The decision to move the museum from Fawley Court to Poland symbolically closes the 80-year period of the institution's activity. The museum was an important center of Polish émigré life. It contributed to strengthening ties, preserving tradition and culture.
 
The collection provided a link between the visible, present - the everyday reality of emigration and the invisible, absent - the historical past and the belief in the restoration of the homeland's independence.  Many of the memorabilia donated by the Polish community to the museum had little historical value, but carried a huge emotional charge. They bore witness to the emigrants' fates and the injustices suffered. Fawley Court, in its symbolic dimension, became something like a national shrine. No wonder, then, that the news of the closure and relocation of the museum from Fawley Court to Lichen moved a part of the emigrant community. In recent years, however, interest in the museum in exile has declined sharply. Visitors, including the Polish community, took less and less interest in the collection. Annually, only about 500 people visited the museum at Fawley Court.

Przecięcie wstęgi przez prowincjała Zgromadzenia Księży Marianów podczas otwarcia w Licheniu Muzeum im. ks. Józefa Jarzębowskiego. 2010 r.

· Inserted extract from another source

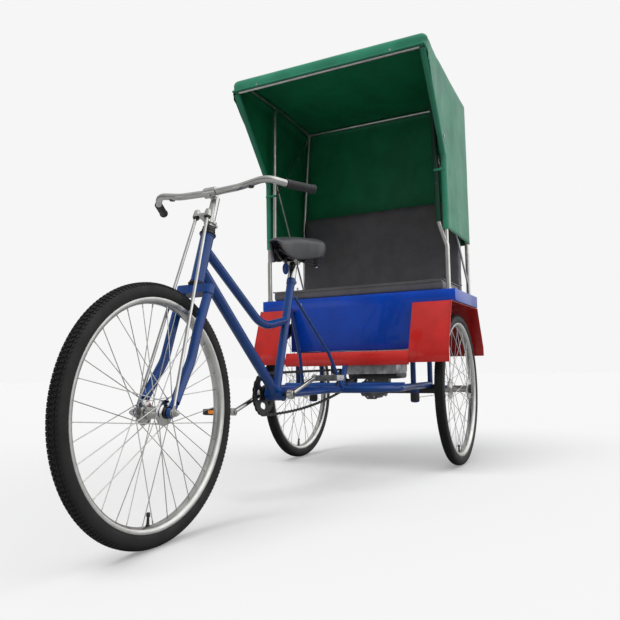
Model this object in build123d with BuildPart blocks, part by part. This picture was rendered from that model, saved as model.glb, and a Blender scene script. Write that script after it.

Museum named after Rev. Józef Jarzębowski in Licheń

In 2007, the collections of the museum at Fawley Court came to Licheń. On the second and third floors of the Lichen basilica, renovation work was already underway on the rooms of the museum to be built. The shape and idea of the exhibition and the decoration of the halls of the museum is due to art historian Wojciech Luchowski. On July 2, 2010, the museum collection, which had its origins in a future museum in Warsaw's Bielany district, was opened to the public. The museum was named after its creator, Rev. Jozef Jarzębowski.

Sala Droga do niepodległości jako przykład nowoczesnej ekspozycji umożliwiającej prezentowanie i jednocześnie ochronę zbiorów Muzeum im. ks. Józefa Jarzębowskiego w Licheniu.